Posted by Scott Von Doviak

After 33 years and 374 issues, Starlog magazine has ceased to exist as a print publication. “Official word of Starlog's demise came in a posting last week on the Starlog.com site, buried five paragraphs deep in an update informing readers that Starlog.com had relaunched in beta as part of a ‘massive digital initiative’ and touting the fact that a ‘Digital store,’ to launch next month, will feature digital editions of the entire Starlog catalog,” SciFi Wire reports. “The last print issue available for the time being is #374,while issue #375 will be available exclusively as a digital edition on the network in the very near future.”

I’m not going to claim that I’ve kept up with Starlog lately – I’m guessing the last issue I read had some hot scoop on the secrets of Return of the Jedi – but this announcement still bums me out a bit. I remember purchasing the very first issue of Starlog in 1976 (or, more likely, hounding my mother into buying it for me), the one you see pictured here. At the time I didn’t care anything about “David Bowie’s new sci-fi movie” or whether “The Changes” would help Space:1999; I was all about that Star Trek episode guide.
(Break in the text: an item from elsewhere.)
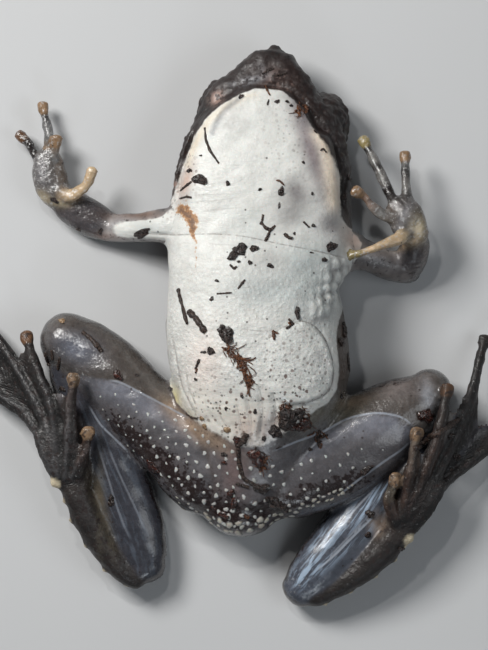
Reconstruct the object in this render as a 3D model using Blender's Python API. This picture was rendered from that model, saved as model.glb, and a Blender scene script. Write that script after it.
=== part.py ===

Decades before the existence of Television Without Pity, I nearly grinded that issue into dust, checking off the episodes I’d seen and giving them my own special star ratings. With no IMDb, Ain’t it Cool News or Morning Deal Report to be found, it was only through each new issue of Starlog that I learned of such tantalizing upcoming fare as Close Encounters of the Third Kind, Alien and the first Superman movie. The magazine was probably my first introduction to film criticism, through reviews by David Gerrold (who dared to find fault in The Empire Strikes Back, as I recall) and Harlan Ellison (whose Starlog reviews are collected in Harlan Ellison’s Watching.)

Anyway, the Twitter generation has no use for icky print and paper, so another long-running publication bites the dust. Still, there is some good news – once they put the entire digital archive online, we’ll all be able to have a good laugh at young Andrew Osborne’s letter decrying the sexual content of Saturn 3. See, there’s always a silver lining.